Picking Up Men

A friend who is a bass player in a much beloved band was driving home one cold winter night on a lonely country road when he happened on an unusual sight. Beside a burning house stood a man in his underpants holding a small child by the hand. Sticking out of the man’s chest was a pair of scissors.

A winding dark road at 3 am can do weird things to your mind, but this was no hallucination as he realized when he stopped and they got into his car.

The man explained that he had been attacked by an unknown assailant who had set fire to the house. His rescuer delivered him to the nearest hospital, left his details, and drove back off into what was now dawn.

Several weeks later he had a call from the cops. They needed to see him. He was a witness in a homicide investigation. He had picked up a murderer who had just killed his wife.  

I am reminded of this recently as I head home up the mountain from town. She is standing by the side of the road dressed from head to toe in rich green velvet – including a hat that a lady might wear to a smart function. She has a matching bag over her shoulder and her thumb is stuck out at passing traffic.

It is about 100 degrees in the shade. I skid to a stop and roll down the window.

“Where are you going?” I ask, and only then realize that the person is a man.  He hops in and we climb the mountain to the next crossroads where I will drop him on his circuitous trip home to an outlying village.  Someone, he assures me, will pick him up for the next leg. We are soon deep in chat about the world going to the dogs and I am sorry to wave him goodbye. I am almost tempted to drive him all the way home, but it’s quite far and the last time I did that I kind of regretted it.

That time I had known it was a fella I was picking up. As it was another hot day and he wasn’t going far from my place I offered to take him there. All the way he regaled me with the story of his impending marriage on a beach and his grandmother who he was living with meanwhile.  He did work around the property to help her out, his dear old gran. It all began to sound a little fishy. A little fabricated. The grandmother’s house got further and further away than he had originally said. I began to wonder if I had picked up a murderer.

Finally we rounded about the fiftieth bend along a bush road and he pointed to a house. We had arrived. I was so relieved I nearly kissed him. I didn’t wait around to see if an old granny emerged from the somewhat crooked house – with or without scissors – and nearly skittled him as I reversed out of the driveway spitting gravel. 

Everyone hitch hikes in these parts. Gas is killingly expensive and the distances long. In the USA hitching is being outlawed. The DMV warns that it is actually illegal to pick up a hitchhiker.  

I pick people up all the time. There has never been a problem other than some filthy sod wearing yoga pants that hadn’t been washed since Buddha – and who I almost had to disinfect the seat after.

 

hitch hiker

I’ve given rides recently to an Irish chakra student, an artist who paints the “sacred sexual,” a pastry chef, a street musician and his dog, and a young man so stoned I was terrified to let him back out of the car. All the way up the mountain he drew circles in the air and laughed to himself.
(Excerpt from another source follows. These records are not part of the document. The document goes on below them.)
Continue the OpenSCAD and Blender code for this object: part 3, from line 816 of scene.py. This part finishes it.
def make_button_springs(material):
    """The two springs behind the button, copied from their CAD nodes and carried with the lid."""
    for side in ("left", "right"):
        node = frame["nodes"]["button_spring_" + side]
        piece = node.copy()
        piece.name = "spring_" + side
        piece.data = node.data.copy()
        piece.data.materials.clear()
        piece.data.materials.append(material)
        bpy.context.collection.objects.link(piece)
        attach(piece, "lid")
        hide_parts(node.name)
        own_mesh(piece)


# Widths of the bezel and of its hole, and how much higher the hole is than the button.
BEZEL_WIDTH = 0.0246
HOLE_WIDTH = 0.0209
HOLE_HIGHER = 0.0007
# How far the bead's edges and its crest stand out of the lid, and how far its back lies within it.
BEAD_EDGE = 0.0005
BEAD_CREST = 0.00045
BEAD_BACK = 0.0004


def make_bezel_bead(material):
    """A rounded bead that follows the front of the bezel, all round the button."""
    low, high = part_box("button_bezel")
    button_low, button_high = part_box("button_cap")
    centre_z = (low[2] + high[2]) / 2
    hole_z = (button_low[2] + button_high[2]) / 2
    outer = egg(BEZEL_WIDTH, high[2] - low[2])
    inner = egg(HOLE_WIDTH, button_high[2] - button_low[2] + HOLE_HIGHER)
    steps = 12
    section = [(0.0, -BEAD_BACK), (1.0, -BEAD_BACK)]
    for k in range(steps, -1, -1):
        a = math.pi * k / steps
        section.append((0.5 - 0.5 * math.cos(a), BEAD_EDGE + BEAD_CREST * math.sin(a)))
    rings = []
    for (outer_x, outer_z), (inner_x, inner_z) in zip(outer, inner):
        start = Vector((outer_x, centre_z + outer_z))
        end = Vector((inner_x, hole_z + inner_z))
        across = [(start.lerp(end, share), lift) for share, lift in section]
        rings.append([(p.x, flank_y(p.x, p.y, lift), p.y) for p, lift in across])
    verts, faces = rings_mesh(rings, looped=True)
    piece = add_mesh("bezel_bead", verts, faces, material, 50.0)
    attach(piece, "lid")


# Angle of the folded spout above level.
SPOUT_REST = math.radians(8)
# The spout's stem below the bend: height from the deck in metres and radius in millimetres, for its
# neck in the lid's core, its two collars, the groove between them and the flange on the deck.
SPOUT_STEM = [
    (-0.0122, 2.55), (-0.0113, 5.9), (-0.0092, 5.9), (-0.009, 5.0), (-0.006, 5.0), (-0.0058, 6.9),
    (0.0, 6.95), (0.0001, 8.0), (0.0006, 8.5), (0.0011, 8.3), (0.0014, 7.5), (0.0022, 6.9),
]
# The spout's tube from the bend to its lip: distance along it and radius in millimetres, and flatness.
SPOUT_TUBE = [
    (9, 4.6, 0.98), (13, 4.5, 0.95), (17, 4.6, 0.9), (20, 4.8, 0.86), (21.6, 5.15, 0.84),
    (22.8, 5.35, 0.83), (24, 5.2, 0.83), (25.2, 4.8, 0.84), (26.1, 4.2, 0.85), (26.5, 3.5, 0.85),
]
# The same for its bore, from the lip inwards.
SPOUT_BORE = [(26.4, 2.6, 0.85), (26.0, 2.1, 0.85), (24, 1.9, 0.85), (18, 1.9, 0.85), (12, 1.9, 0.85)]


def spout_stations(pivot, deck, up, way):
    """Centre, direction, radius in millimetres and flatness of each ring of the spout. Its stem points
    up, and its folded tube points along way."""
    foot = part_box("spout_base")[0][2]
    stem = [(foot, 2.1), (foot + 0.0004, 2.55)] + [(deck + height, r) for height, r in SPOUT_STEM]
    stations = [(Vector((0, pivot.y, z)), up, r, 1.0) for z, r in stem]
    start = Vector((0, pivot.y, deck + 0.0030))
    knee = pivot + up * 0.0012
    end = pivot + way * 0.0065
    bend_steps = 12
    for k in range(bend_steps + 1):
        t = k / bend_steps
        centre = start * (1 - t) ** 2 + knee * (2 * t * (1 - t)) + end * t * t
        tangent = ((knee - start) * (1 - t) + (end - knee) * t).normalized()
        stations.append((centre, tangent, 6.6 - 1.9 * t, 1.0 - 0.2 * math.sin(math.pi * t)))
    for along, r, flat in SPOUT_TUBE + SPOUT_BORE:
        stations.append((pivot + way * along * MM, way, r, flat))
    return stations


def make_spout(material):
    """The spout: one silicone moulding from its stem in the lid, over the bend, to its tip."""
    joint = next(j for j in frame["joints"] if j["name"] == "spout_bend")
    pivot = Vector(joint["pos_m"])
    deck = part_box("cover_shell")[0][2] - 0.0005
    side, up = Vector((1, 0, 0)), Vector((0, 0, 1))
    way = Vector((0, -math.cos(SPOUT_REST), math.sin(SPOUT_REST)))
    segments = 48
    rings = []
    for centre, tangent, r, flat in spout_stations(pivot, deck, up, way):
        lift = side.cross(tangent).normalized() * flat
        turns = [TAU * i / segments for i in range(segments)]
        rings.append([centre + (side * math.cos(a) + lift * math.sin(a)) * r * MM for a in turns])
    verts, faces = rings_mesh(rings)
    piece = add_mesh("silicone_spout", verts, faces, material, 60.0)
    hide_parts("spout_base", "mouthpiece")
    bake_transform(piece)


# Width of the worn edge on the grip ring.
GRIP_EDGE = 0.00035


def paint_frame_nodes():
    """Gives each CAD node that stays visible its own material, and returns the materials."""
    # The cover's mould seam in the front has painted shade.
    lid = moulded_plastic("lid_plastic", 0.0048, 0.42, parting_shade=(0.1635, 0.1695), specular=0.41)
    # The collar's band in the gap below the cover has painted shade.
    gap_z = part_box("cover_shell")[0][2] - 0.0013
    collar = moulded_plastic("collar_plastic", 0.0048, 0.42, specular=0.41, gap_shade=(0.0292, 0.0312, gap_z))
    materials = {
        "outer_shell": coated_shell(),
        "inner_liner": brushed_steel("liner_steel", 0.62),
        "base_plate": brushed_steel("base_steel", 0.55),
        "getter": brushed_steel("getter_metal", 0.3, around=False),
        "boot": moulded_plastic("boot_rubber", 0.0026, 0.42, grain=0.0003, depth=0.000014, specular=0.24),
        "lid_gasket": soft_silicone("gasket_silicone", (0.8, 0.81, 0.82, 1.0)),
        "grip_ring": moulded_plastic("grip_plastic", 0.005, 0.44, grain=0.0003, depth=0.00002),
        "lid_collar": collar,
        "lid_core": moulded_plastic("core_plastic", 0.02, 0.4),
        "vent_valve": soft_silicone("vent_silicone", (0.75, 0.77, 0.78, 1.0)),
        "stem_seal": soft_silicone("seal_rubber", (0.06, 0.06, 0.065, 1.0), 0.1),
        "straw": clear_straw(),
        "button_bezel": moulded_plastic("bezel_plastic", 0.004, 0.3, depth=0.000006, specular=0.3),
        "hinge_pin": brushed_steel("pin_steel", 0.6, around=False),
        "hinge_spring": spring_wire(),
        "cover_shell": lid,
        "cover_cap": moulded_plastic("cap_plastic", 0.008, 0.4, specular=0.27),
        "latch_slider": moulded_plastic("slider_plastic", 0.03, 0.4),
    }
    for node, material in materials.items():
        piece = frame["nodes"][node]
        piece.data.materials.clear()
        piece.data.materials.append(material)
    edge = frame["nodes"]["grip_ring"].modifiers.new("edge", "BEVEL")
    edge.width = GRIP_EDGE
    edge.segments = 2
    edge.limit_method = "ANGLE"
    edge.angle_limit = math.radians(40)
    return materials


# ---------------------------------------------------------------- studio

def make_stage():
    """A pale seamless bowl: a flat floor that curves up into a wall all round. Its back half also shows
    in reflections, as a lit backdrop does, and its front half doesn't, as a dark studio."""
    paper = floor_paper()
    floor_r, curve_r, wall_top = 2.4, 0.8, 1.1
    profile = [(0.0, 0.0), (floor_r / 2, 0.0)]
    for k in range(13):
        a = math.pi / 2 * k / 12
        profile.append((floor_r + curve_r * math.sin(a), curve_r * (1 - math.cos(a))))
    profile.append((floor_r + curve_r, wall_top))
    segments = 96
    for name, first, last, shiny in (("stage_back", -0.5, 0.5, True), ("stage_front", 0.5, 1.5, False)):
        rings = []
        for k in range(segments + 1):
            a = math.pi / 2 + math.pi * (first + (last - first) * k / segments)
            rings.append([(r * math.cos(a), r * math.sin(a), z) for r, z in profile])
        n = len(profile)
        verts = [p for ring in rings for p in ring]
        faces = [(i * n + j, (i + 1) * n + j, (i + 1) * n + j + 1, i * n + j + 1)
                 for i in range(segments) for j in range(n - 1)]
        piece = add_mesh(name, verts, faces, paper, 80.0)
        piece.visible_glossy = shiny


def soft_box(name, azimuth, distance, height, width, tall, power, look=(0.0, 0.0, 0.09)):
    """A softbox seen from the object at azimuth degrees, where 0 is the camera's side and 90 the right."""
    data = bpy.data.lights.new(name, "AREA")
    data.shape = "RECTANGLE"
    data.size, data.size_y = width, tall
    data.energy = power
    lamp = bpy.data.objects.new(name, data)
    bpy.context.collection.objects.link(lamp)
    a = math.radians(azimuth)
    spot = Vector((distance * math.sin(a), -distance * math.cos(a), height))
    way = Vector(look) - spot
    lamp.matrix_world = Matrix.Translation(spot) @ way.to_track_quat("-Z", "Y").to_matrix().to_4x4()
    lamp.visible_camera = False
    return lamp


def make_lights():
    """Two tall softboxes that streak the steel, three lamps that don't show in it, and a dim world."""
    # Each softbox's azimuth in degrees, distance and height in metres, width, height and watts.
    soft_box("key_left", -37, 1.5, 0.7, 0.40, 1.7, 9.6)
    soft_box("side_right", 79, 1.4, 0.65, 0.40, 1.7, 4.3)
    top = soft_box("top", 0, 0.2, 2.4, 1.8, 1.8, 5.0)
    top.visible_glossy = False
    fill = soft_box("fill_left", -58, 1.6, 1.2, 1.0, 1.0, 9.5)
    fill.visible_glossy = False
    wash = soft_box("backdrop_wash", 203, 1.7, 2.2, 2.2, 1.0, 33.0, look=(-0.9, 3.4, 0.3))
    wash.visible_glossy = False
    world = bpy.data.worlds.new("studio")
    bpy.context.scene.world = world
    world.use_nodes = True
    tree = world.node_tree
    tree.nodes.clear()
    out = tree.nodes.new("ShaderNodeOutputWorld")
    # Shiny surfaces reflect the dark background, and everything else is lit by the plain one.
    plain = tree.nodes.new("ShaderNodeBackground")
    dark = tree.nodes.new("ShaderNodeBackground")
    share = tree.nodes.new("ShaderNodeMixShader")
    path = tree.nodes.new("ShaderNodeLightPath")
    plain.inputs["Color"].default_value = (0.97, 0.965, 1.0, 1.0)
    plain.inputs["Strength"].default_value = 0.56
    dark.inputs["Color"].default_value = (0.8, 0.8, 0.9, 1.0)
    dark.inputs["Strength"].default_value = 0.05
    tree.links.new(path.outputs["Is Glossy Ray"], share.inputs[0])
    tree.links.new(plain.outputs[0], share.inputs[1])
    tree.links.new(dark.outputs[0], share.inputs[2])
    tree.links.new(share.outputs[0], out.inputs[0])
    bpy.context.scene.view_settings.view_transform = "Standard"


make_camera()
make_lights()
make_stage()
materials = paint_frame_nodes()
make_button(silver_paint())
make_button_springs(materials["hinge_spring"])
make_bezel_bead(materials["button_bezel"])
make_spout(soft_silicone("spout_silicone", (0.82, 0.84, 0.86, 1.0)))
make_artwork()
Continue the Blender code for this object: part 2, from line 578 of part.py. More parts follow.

He was one of the most beautiful boys I have ever seen. In an area where angels are part of everyday life – like the next door neighbors – he actually looked like one straight off the pages of my old Sunday School book. Golden and beatific.

I wanted to warn him about being out on a lonely road alone and very off your head at the mercy of strangers. But who am I to warn an angel?  

When I was young and stupid (even more than now) I hitch hiked through Morocco with my girlfriend Michelle. We even got a ride at the edge of the Sahara Desert on a former racing camel, and later transferred to a Kombi van full of hippies that crashed into a mountain. I wouldn’t put a Moroccan hospital high on my list of must-do experiences, although it’s an experience not soon forgotten. Especially the camel stew for lunch.

“Didn’t I pick you up hitchhiking a while ago?” I asked a man in a cafe recently. He looked at me as if I was a bit crazy and assured me that “delightful as that would have been,” he definitely wasn’t hitchhiking. I could see a woman who must have been his wife shooting me a filthy look as they climbed into a Mercedes.

Come to think of it, it wouldn’t be a bad pick-up line at a pinch.